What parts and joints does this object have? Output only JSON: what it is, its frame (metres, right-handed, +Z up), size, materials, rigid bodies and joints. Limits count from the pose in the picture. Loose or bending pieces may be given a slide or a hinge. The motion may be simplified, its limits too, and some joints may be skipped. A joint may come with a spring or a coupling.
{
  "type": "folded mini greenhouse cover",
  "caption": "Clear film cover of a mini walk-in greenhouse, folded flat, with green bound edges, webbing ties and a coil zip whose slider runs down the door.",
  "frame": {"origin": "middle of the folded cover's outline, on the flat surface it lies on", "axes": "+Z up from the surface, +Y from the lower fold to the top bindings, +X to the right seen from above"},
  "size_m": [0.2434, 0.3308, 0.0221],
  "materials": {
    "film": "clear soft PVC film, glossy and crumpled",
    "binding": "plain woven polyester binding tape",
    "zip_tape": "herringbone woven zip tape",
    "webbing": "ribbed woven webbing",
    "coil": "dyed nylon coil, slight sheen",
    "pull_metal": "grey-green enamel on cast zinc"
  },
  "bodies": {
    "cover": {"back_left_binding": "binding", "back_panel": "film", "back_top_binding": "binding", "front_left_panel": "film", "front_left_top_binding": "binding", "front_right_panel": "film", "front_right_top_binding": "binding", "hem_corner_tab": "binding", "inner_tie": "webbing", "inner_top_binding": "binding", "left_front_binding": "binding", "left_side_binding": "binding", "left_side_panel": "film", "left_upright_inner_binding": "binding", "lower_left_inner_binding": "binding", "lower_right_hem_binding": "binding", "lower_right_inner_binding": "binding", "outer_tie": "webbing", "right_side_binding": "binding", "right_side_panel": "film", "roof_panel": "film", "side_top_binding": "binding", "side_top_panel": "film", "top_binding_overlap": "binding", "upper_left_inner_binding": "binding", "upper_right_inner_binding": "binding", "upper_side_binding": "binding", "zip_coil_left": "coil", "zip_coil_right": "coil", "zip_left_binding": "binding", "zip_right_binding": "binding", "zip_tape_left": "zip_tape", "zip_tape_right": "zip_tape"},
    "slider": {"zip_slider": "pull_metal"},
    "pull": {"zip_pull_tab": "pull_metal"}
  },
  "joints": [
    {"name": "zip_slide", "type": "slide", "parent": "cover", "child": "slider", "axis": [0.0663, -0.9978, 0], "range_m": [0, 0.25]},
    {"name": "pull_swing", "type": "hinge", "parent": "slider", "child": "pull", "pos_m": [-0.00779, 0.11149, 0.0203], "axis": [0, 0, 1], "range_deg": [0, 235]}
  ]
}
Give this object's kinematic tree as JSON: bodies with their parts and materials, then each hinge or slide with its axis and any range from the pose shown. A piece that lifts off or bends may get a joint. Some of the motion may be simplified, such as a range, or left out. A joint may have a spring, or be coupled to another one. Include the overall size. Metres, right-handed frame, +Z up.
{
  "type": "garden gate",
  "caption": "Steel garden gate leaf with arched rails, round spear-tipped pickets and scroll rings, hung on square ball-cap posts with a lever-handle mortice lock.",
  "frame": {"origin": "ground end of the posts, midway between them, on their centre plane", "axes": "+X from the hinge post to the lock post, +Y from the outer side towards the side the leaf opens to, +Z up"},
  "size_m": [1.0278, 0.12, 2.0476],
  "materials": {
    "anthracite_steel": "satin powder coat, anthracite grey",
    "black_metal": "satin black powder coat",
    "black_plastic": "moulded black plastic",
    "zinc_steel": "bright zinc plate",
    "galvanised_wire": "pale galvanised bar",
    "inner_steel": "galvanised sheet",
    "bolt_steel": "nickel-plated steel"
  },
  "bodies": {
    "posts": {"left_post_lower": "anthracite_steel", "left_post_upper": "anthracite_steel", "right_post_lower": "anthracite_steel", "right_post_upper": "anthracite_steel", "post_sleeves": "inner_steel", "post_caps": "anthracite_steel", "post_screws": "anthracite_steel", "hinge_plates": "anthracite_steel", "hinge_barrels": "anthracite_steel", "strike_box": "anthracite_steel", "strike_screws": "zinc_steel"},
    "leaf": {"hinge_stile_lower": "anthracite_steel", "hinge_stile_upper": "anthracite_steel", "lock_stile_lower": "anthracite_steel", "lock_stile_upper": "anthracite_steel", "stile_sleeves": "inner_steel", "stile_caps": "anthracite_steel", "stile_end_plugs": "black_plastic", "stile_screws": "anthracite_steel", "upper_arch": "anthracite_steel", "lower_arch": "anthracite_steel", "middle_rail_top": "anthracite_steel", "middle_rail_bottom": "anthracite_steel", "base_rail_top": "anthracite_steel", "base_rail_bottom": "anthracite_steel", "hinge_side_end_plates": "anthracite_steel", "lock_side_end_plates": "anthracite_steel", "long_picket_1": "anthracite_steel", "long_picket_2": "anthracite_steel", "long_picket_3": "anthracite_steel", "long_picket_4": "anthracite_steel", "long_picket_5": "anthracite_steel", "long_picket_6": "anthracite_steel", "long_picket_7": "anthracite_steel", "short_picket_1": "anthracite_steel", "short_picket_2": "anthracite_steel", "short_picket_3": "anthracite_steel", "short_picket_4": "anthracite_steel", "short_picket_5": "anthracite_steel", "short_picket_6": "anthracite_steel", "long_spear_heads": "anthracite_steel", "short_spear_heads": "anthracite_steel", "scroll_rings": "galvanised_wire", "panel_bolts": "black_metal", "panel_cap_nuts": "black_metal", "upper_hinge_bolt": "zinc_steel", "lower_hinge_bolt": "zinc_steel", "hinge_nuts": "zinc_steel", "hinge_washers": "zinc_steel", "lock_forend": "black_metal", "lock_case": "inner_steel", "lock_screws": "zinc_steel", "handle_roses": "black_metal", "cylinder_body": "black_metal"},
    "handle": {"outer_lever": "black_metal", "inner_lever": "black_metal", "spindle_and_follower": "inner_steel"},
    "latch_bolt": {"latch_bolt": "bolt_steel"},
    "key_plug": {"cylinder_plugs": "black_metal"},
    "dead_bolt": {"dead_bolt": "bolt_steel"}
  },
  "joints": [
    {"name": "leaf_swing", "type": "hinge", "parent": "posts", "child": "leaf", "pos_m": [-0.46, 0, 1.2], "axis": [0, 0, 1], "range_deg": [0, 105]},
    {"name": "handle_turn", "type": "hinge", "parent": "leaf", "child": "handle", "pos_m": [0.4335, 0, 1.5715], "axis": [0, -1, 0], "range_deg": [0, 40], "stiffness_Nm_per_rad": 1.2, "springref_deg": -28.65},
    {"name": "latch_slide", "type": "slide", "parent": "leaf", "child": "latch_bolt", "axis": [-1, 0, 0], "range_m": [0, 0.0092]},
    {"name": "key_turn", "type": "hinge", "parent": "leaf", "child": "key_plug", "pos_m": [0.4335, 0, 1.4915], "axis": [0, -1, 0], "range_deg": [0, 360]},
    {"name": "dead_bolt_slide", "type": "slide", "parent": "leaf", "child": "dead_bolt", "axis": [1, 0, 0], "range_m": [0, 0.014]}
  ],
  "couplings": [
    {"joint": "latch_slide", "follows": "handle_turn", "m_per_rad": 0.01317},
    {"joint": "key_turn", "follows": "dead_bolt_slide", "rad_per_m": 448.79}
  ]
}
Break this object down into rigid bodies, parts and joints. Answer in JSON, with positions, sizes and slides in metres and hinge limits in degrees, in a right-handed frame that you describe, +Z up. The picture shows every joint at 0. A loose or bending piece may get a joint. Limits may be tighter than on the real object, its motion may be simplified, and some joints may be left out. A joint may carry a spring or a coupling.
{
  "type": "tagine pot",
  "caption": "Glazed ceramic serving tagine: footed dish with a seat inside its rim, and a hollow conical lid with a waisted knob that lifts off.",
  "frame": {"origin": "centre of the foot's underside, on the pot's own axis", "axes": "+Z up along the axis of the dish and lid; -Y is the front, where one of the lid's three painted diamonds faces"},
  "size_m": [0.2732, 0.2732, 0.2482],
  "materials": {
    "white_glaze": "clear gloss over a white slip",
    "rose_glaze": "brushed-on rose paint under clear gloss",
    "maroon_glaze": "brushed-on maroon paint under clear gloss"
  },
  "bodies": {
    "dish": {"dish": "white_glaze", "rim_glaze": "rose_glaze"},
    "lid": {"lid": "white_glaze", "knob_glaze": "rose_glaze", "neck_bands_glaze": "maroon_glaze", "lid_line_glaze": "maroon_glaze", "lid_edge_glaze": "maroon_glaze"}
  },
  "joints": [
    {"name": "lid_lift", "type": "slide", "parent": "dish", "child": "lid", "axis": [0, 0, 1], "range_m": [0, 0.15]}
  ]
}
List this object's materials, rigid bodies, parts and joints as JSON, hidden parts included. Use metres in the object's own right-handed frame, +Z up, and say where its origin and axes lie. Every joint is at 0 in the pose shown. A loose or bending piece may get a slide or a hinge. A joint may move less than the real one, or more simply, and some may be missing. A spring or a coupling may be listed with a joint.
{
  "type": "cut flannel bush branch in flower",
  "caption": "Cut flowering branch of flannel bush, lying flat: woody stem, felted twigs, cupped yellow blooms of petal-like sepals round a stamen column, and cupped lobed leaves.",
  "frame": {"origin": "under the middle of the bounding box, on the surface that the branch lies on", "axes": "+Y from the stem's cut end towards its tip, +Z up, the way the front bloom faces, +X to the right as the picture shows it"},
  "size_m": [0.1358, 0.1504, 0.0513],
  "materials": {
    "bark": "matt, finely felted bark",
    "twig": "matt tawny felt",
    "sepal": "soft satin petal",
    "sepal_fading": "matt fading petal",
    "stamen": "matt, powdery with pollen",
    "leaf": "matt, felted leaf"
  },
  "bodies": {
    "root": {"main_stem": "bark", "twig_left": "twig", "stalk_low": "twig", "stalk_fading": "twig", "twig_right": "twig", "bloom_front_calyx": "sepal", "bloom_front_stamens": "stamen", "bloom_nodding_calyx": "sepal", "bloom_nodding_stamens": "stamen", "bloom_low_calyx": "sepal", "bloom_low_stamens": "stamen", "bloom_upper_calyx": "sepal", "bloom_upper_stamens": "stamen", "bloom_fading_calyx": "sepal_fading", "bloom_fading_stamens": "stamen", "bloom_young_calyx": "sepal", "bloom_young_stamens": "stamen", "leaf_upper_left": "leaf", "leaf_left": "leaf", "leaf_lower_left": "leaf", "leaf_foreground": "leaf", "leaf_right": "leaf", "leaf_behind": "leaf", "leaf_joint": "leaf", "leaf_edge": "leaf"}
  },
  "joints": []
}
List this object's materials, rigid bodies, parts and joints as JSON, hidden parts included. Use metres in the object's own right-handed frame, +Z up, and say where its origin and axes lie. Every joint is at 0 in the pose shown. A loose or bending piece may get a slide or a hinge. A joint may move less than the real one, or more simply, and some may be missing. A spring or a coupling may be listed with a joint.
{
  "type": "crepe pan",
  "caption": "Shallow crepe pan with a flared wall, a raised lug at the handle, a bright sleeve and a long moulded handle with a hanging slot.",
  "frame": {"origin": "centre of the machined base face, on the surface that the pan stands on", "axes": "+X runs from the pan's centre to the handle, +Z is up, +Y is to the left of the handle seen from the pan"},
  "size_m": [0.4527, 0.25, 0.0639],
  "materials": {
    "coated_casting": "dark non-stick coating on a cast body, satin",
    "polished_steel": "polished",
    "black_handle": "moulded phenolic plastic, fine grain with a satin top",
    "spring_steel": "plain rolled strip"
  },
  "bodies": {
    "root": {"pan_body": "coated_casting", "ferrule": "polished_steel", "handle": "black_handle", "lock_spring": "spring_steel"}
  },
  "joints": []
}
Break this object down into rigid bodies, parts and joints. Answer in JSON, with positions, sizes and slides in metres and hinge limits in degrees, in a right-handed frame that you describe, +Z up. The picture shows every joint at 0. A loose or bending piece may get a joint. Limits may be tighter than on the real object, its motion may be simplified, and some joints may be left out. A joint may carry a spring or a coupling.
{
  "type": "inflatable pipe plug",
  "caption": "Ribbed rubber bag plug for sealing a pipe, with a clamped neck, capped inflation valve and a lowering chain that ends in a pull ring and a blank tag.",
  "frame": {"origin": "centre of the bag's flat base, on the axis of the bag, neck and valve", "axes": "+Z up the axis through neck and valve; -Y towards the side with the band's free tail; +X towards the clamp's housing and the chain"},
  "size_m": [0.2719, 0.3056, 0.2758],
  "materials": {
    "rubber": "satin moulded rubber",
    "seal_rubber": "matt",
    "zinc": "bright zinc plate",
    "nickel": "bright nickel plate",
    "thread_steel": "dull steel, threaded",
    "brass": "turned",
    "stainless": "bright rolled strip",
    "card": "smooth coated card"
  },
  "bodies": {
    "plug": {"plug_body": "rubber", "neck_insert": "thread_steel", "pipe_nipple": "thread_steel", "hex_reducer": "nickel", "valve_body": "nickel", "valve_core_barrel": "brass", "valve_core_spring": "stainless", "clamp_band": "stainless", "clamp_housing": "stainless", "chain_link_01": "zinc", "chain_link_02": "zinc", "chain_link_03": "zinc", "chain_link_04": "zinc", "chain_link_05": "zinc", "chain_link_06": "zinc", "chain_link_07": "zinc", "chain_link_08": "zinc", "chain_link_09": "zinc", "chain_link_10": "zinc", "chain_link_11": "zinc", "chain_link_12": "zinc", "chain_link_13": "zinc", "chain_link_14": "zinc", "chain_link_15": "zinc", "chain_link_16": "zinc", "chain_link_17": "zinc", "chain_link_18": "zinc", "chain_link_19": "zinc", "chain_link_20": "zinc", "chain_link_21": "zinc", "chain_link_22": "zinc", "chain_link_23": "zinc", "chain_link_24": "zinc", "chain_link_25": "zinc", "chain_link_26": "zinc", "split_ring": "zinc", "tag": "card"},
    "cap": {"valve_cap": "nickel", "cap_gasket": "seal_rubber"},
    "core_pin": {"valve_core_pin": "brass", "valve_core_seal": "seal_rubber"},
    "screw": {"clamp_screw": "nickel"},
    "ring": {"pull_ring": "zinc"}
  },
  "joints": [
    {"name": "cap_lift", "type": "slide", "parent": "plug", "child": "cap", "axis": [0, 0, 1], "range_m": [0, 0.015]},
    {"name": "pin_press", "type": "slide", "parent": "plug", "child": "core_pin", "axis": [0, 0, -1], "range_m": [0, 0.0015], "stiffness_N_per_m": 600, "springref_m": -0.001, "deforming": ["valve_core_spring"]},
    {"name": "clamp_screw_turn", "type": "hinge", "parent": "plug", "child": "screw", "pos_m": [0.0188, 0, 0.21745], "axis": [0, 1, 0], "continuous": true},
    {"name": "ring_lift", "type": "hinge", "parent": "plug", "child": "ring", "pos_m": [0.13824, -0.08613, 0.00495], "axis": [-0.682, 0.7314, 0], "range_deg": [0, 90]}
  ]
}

_Task description:_ Report each line in the data that holds the word "their".

_Solution to this problem:_
Give this object's kinematic tree as JSON: bodies with their parts and materials, then each hinge or slide with its axis and any range from the pose shown. A piece that lifts off or bends may get a joint. Some of the motion may be simplified, such as a range, or left out. A joint may have a spring, or be coupled to another one. Include the overall size. Metres, right-handed frame, +Z up.
  "frame": {"origin": "ground end of the posts, midway between them, on their centre plane", "axes": "+X from the hinge post to the lock post, +Y from the outer side towards the side the leaf opens to, +Z up"},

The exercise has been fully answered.